#### Work required
What do the lines from the top of the data through the line with "# positive, and" say? Quote them exactly and include both ends.

#### Exercise input
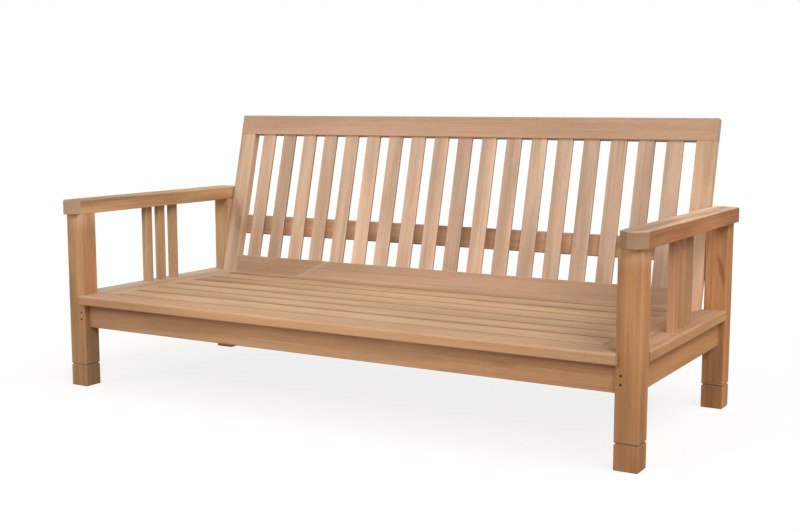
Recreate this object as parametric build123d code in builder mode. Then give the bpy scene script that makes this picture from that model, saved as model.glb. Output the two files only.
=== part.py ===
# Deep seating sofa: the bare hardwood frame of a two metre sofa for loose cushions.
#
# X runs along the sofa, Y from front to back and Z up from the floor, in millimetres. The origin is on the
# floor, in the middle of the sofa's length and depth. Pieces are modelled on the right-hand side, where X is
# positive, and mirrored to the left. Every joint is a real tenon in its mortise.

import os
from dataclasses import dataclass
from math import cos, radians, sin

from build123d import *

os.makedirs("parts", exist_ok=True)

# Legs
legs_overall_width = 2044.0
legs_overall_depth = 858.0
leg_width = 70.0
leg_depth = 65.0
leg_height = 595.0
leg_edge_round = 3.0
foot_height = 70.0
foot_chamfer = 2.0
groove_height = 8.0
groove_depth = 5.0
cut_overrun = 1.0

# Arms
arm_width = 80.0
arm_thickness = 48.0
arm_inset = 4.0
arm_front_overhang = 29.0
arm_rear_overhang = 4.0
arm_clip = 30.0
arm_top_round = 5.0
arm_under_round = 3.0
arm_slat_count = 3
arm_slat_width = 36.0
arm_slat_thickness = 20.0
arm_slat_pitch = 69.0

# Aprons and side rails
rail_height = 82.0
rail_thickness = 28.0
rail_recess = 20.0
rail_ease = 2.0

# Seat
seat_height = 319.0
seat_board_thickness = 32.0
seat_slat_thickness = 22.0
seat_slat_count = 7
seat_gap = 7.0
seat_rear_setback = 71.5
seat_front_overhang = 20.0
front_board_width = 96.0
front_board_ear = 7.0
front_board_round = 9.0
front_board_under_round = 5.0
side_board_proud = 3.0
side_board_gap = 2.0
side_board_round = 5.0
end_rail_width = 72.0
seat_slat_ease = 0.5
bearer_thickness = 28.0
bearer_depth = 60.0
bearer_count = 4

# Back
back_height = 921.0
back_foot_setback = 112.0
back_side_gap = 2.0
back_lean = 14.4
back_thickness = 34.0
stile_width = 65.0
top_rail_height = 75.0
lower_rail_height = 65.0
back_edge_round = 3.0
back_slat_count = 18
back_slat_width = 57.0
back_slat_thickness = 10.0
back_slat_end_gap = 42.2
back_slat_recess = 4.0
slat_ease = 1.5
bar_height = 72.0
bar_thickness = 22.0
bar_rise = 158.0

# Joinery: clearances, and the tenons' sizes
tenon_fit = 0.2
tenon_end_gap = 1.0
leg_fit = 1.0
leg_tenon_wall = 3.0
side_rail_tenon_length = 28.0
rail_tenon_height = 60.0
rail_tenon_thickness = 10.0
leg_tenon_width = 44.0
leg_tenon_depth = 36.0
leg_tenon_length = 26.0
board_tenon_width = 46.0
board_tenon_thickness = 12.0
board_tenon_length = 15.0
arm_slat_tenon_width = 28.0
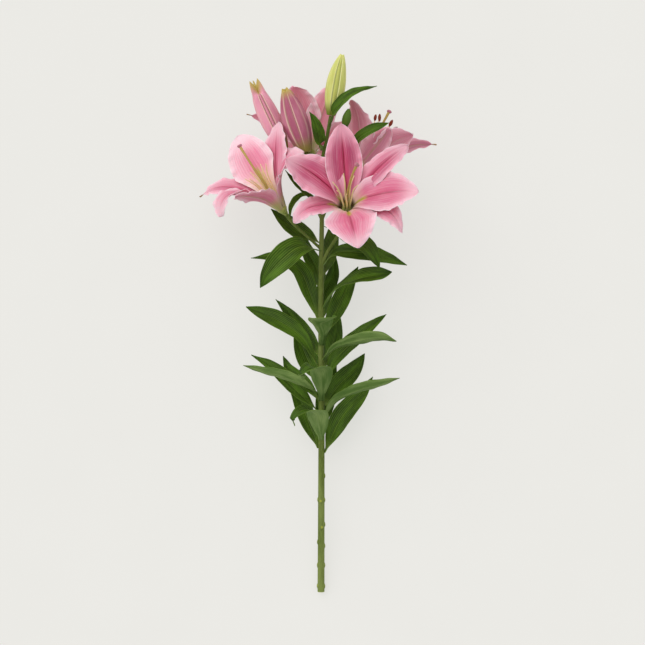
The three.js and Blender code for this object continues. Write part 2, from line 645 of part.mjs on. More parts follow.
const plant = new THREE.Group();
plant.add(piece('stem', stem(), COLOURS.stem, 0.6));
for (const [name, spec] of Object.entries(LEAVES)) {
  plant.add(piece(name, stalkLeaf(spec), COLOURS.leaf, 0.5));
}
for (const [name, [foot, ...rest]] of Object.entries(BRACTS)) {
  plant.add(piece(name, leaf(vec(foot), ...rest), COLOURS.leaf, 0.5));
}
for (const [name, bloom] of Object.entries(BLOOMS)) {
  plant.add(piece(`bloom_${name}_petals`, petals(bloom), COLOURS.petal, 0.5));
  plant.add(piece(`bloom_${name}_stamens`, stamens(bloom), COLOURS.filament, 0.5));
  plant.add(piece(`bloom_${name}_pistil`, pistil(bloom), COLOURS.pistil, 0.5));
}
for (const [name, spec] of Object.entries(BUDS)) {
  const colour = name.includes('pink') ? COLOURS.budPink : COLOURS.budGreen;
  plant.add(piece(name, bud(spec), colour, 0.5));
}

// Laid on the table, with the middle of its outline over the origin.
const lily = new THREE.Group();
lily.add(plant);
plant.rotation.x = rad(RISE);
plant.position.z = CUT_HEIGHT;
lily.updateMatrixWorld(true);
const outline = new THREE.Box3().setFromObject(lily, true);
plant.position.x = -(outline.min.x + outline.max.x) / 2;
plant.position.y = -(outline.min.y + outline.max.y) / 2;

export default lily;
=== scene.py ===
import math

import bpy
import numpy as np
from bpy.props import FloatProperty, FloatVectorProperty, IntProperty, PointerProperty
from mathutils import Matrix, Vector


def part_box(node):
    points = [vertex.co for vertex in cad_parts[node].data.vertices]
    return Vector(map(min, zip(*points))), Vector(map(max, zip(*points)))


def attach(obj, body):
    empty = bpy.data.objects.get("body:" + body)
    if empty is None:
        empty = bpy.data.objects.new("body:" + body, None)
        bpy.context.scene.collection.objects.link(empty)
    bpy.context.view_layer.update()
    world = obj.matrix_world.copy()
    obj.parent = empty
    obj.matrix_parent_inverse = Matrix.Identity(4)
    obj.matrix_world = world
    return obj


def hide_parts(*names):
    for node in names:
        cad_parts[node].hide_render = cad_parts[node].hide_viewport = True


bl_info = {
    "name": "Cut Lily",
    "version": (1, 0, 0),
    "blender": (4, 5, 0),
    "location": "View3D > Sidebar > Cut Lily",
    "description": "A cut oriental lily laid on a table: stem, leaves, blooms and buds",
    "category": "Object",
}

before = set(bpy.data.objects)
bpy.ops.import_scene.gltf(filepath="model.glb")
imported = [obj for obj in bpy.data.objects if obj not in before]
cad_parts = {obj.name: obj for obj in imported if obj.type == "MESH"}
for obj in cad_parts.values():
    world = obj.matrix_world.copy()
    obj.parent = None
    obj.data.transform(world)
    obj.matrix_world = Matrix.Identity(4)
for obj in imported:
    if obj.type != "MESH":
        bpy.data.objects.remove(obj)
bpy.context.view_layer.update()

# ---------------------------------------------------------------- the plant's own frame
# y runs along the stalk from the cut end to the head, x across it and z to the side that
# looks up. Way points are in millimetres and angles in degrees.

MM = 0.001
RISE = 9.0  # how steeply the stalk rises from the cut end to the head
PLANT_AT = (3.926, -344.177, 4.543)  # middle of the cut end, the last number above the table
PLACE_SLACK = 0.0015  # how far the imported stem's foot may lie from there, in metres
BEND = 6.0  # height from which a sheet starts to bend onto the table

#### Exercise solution
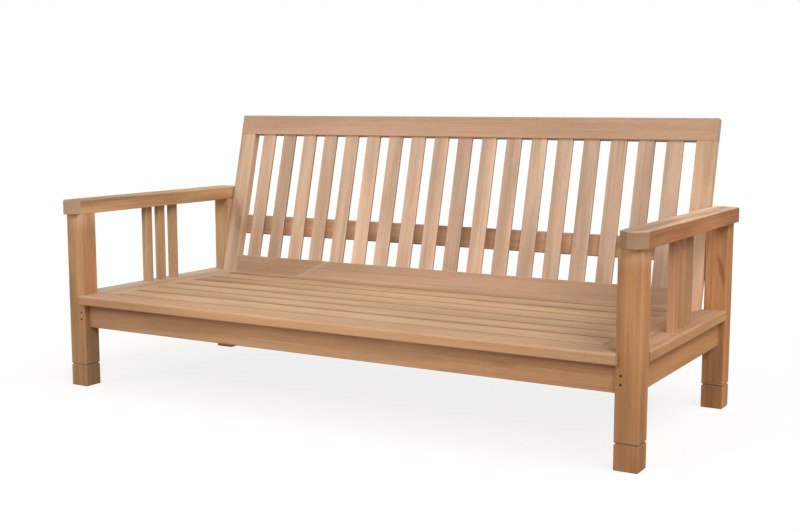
Recreate this object as parametric build123d code in builder mode. Then give the bpy scene script that makes this picture from that model, saved as model.glb. Output the two files only.
=== part.py ===
# Deep seating sofa: the bare hardwood frame of a two metre sofa for loose cushions.
#
# X runs along the sofa, Y from front to back and Z up from the floor, in millimetres. The origin is on the
# floor, in the middle of the sofa's length and depth. Pieces are modelled on the right-hand side, where X is
# positive, and mirrored to the left. Every joint is a real tenon in its mortise.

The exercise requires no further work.